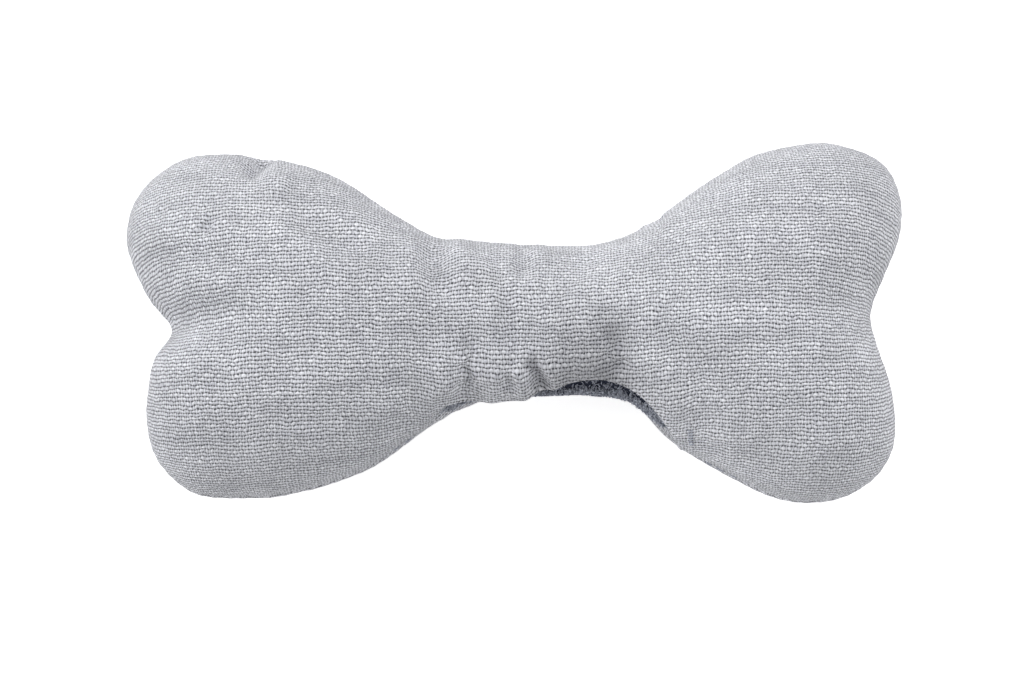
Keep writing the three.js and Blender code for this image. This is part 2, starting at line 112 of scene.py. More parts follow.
# The square of cloth that a panel's map covers
CUT_SQUARE = 200 * MM


def smooth(x, low, high):
    t = np.clip((x - low) / (high - low), 0, 1)
    return t * t * (3 - 2 * t)


def lerp(a, b, t):
    return a + (b - a) * t


def spline(values, place, closed):
    """A smooth value between evenly spaced ones, on a closed ring or on an open row."""
    values = np.asarray(values, float)
    count = len(values)
    index = np.floor(place).astype(int)
    if not closed:
        index = np.clip(index, 0, count - 2)
    t = place - index

    def at(k):
        return values[(index + k) % count if closed else np.clip(index + k, 0, count - 1)]

    a, b, c, d = at(-1), at(0), at(1), at(2)
    return b + 0.5 * t * (c - a + t * (2 * a - 5 * b + 4 * c - d + t * (3 * (b - c) + d - a)))


SIDES = lerp(WAIST_HALF, SHOULDER_HALF, np.array((FAR_SIDE_SHARES, NEAR_SIDE_SHARES[::-1])))
FANS = KNOB_REACH * np.array((RIGHT_FAN_SHARES, LEFT_FAN_SHARES))
RING = np.concatenate((SIDES[0], FANS[0], SIDES[1], FANS[1]))
QUARTER = len(FAR_SIDE_SHARES) - 1


def reach_at(place):
    return spline(RING, place % len(RING), True)


def rise_at(x):
    """Half thickness: least at the waist, level past the spine's ends."""
    span = np.where(x < WAIST_PLACE, SPINE_HALF + WAIST_PLACE, SPINE_HALF - WAIST_PLACE)
    return lerp(WAIST_RISE, END_RISE, smooth(np.abs(x - WAIST_PLACE) / span, 0, 1))


def near_place(x):
    return 3 * QUARTER - QUARTER * (x + SPINE_HALF) / (2 * SPINE_HALF)


def opening_at(x):
    """How far the mouth is open, 0 past its corners and 1 along the tapes."""
    return smooth(x, MOUTH_START, TAPE_START) * (1 - smooth(x, TAPE_END, MOUTH_END))


def parting_at(x):
    return np.clip((opening_at(x) - PARTING_SHARE) / (1 - PARTING_SHARE), 0, 1)


def mouth_line(shares, x):
    place = (len(shares) - 1) * (x - MOUTH_START) / (MOUTH_END - MOUTH_START)
    return RIGHT_ANGLE * spline(shares, np.clip(place, 0, len(shares) - 1), False)


def lip_angle(x):
    return lerp(RIGHT_ANGLE, mouth_line(LIP_SHARES, x), parting_at(x))


def closing_angle(x):
    return lerp(RIGHT_ANGLE, mouth_line(CLOSING_SHARES, x), parting_at(x))


def along_cloth(length, x):
    return length / reach_at(near_place(x))


def loop_low(x):
    return closing_angle(x) - along_cloth(PIECE_GAP, x)


def loop_high(x):
    return loop_low(x) - along_cloth(LOOP_WIDTH, x)


def underlap_top(x):
    return loop_high(x) - along_cloth(UNDERLAP_MARGIN, x)


# The lip's edge in its middle, as a share of a right angle, and its root above it
ROOT_SHARE = 0.68
ROOT_ANGLE = ROOT_SHARE * RIGHT_ANGLE - along_cloth(FLAP_DEPTH, np.float64(MOUTH_CENTRE))


def lift_shape(angle):
    start = ROOT_ANGLE - along_cloth(HOOK_MARGIN, np.float64(MOUTH_CENTRE))
    end = ROOT_ANGLE + along_cloth(HOOK_WIDTH, np.float64(MOUTH_CENTRE))
    return smooth(angle, start, end)


def front_lift(x, angle):
    return LIP_LIFT * opening_at(x) * lift_shape(angle)


def back_recess(x, angle):
    close = closing_angle(x)
    sinking = opening_at(x) * (1 - smooth(angle, close, close + along_cloth(RECESS_LENGTH, x)))
    return sinking * (UNDERLAP_DEPTH - LIP_LIFT * lift_shape(angle))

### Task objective
Reprint the data above from the opening line to the line holding "return values[(index +", inclusive, and nothing else.

### Reply to the task
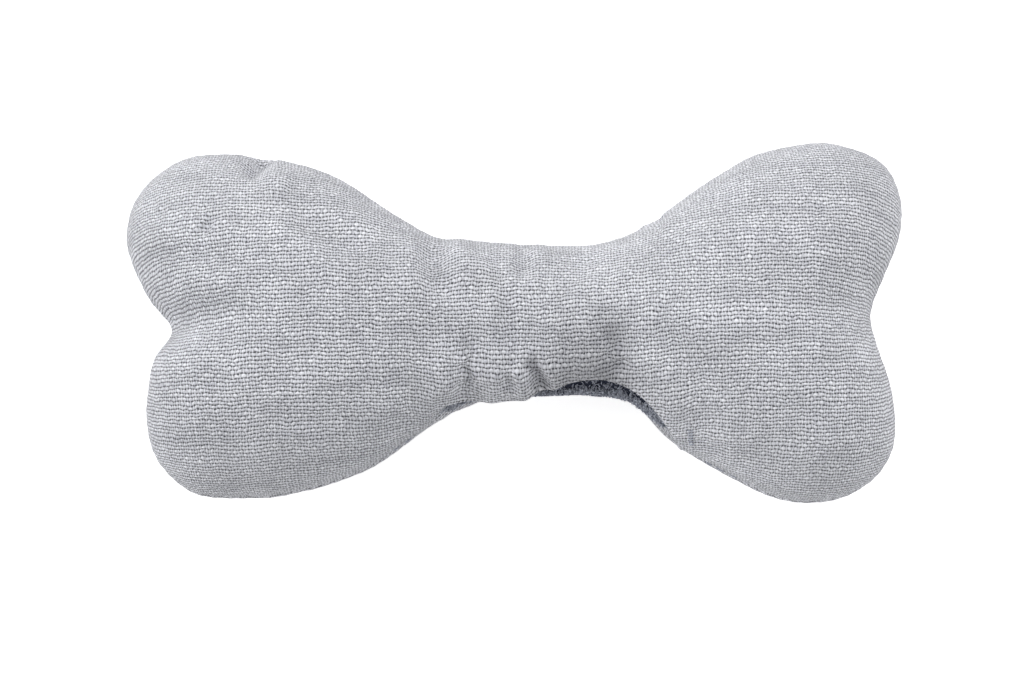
Keep writing the three.js and Blender code for this image. This is part 2, starting at line 112 of scene.py. More parts follow.
# The square of cloth that a panel's map covers
CUT_SQUARE = 200 * MM


def smooth(x, low, high):
    t = np.clip((x - low) / (high - low), 0, 1)
    return t * t * (3 - 2 * t)


def lerp(a, b, t):
    return a + (b - a) * t


def spline(values, place, closed):
    """A smooth value between evenly spaced ones, on a closed ring or on an open row."""
    values = np.asarray(values, float)
    count = len(values)
    index = np.floor(place).astype(int)
    if not closed:
        index = np.clip(index, 0, count - 2)
    t = place - index

    def at(k):
        return values[(index + k) % count if closed else np.clip(index + k, 0, count - 1)]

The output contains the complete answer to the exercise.